◆ **To do**:
Please repeat only the stretch of records running from the first line through the line that contains "Turn this picture".

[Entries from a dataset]
'''
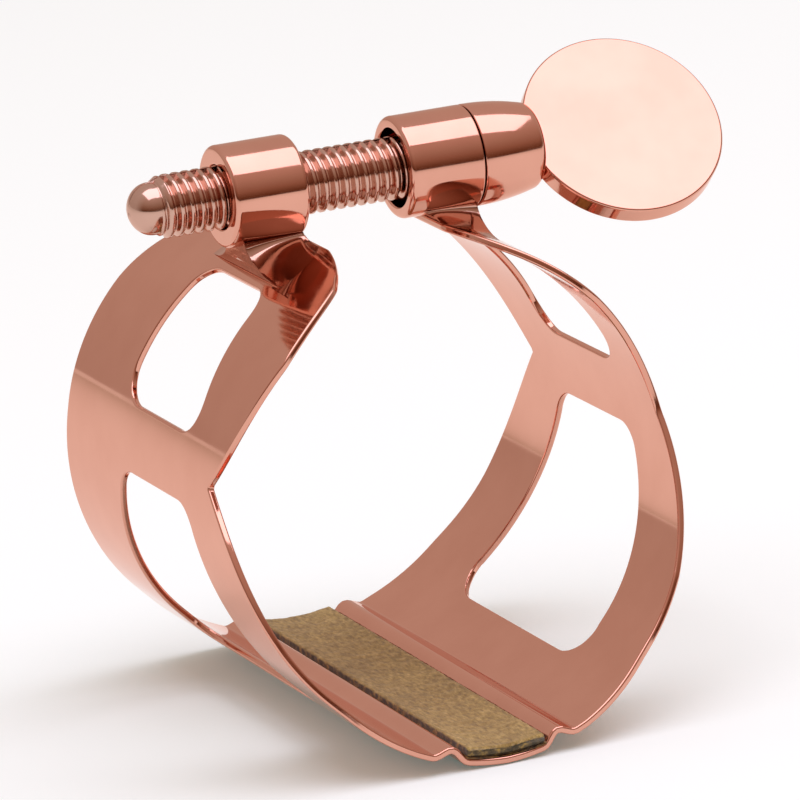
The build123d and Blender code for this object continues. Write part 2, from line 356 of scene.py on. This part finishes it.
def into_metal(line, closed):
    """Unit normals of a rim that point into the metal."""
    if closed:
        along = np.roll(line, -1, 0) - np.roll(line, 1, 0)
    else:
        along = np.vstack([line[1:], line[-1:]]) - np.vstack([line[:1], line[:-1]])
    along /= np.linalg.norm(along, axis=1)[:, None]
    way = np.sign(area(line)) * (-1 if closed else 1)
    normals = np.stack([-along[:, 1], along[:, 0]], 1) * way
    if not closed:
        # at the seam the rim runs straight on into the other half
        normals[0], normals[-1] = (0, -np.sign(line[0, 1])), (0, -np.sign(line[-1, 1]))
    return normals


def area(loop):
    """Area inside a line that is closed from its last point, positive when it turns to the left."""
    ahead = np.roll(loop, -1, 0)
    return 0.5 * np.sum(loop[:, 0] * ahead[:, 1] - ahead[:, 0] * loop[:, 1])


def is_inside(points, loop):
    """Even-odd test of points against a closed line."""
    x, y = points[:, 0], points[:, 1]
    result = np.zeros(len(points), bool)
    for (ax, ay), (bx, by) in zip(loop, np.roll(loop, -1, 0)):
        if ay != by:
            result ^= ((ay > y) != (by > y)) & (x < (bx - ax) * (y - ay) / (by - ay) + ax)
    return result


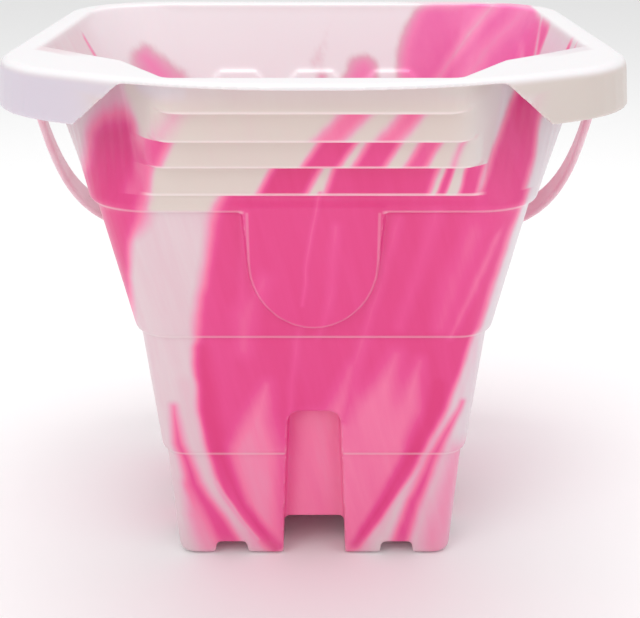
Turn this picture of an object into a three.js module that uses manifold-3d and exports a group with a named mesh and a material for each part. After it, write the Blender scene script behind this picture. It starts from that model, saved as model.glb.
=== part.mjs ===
'''
◆ **Solved problem**:
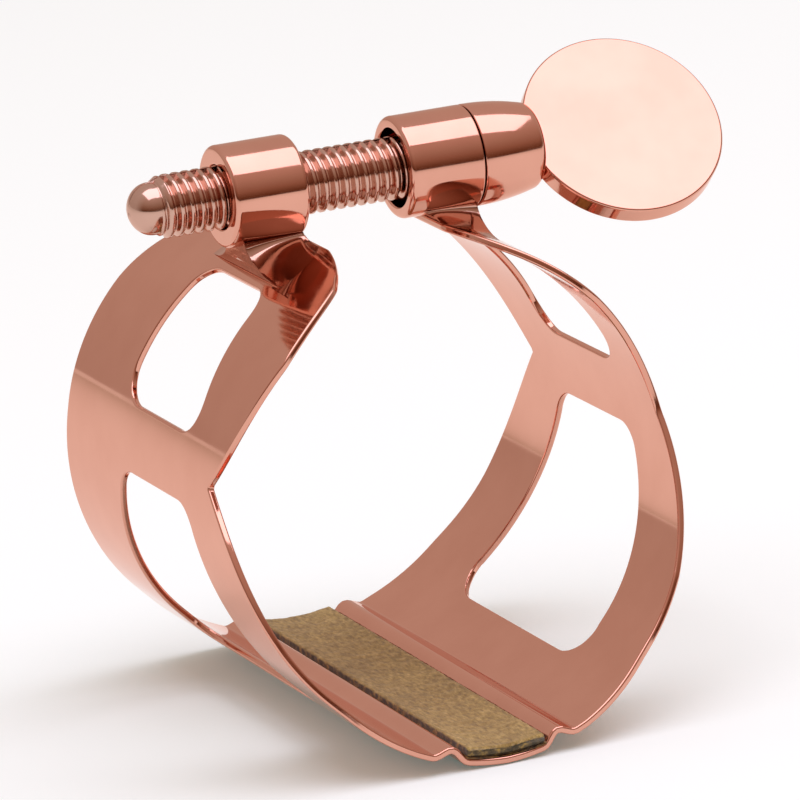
The build123d and Blender code for this object continues. Write part 2, from line 356 of scene.py on. This part finishes it.
def into_metal(line, closed):
    """Unit normals of a rim that point into the metal."""
    if closed:
        along = np.roll(line, -1, 0) - np.roll(line, 1, 0)
    else:
        along = np.vstack([line[1:], line[-1:]]) - np.vstack([line[:1], line[:-1]])
    along /= np.linalg.norm(along, axis=1)[:, None]
    way = np.sign(area(line)) * (-1 if closed else 1)
    normals = np.stack([-along[:, 1], along[:, 0]], 1) * way
    if not closed:
        # at the seam the rim runs straight on into the other half
        normals[0], normals[-1] = (0, -np.sign(line[0, 1])), (0, -np.sign(line[-1, 1]))
    return normals


def area(loop):
    """Area inside a line that is closed from its last point, positive when it turns to the left."""
    ahead = np.roll(loop, -1, 0)
    return 0.5 * np.sum(loop[:, 0] * ahead[:, 1] - ahead[:, 0] * loop[:, 1])


def is_inside(points, loop):
    """Even-odd test of points against a closed line."""
    x, y = points[:, 0], points[:, 1]
    result = np.zeros(len(points), bool)
    for (ax, ay), (bx, by) in zip(loop, np.roll(loop, -1, 0)):
        if ay != by:
            result ^= ((ay > y) != (by > y)) & (x < (bx - ax) * (y - ay) / (by - ay) + ax)
    return result


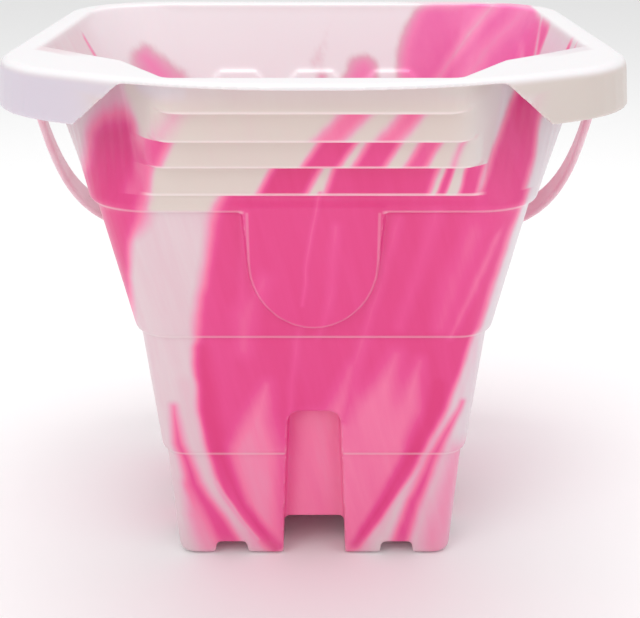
Turn this picture of an object into a three.js module that uses manifold-3d and exports a group with a named mesh and a material for each part. After it, write the Blender scene script behind this picture. It starts from that model, saved as model.glb.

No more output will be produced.